Salvatore Parolisi resta in carcere. A deciderlo la Corte di Cassazione che ha respinto il ricorso presentato dai legali del militare accusato di aver ucciso la moglie Melania Rea, contro l’ordinanza di custodia cautelare del tribunale del Riesame de L’Aquila.
E così il tentativo di fare tornare a casa il caporal maggiore è stato inutile, così come sono state giudicate ininfluenti dai giudici della Suprema Corte di Cassazione, le prove che secondo i legali dovrebbero scagionarlo dall’aver commesso l’uxoricidio.

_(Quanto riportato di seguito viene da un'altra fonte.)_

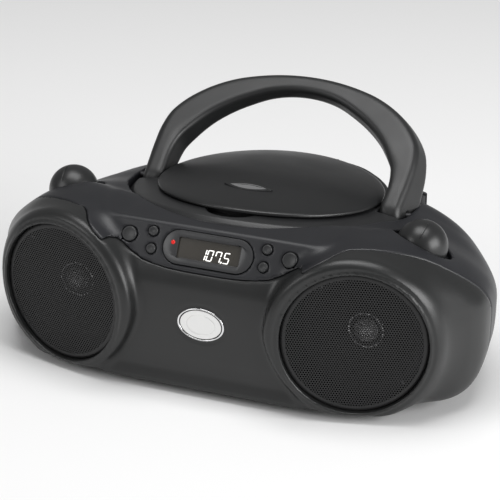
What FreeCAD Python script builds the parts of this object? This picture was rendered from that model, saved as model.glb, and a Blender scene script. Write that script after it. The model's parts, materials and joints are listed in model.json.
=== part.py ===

Secondo quanto sostenuto dalla difesa, il loro assistito sarebbe del tutto innocente e a provare questa tesi sarebbe il fatto che quel giorno Parolisi indossava una maglia a maniche corte, mentre le risultanze delle indagini dimostrerebbero che la traccia di sangue lasciata sulla coscia di Melania Rea era stata lasciata da un polsino di una camicia a maniche lunghe.
Ma i giudici non hanno ritenuto sufficiente questo particolare a scagionare l’imputato o, comunque, a concedergli i domiciliari.
Resterà ora da vedere, nel prosieguo delle indagini e al momento dell’inizio del processo se i legali dell’imputato saranno in grado d produrre altre prove o circostanze in grado di scagionare il loro cliente.
Il Parolisi è ormai recluso nel carcere di Teramo da 131 giorni, da quel 23 agosto quando il Tribunale di Teramo aveva emesso l’ordinanza di custodia cautelare.
Uno degli altri misteri italiani ancora da risolvere, anche se questa volta gli inquirenti ritengono di essere nel giusto, visto che le prove in loro possesso sembrano dar loro ragione. Si vedrà nel dibattimento, quando avrà inizio, se il teorema accusatorio riuscirà a dimostrare, senza ombra di dubbio, che il Parolisi ha veramente ucciso la moglie in quella giornata che invece sarebbe dovuta essere una giornata di svago e di vacanza per una tranquilla famiglia. Invece quella giornata si è conclusa in tragedia, come tutti sanno.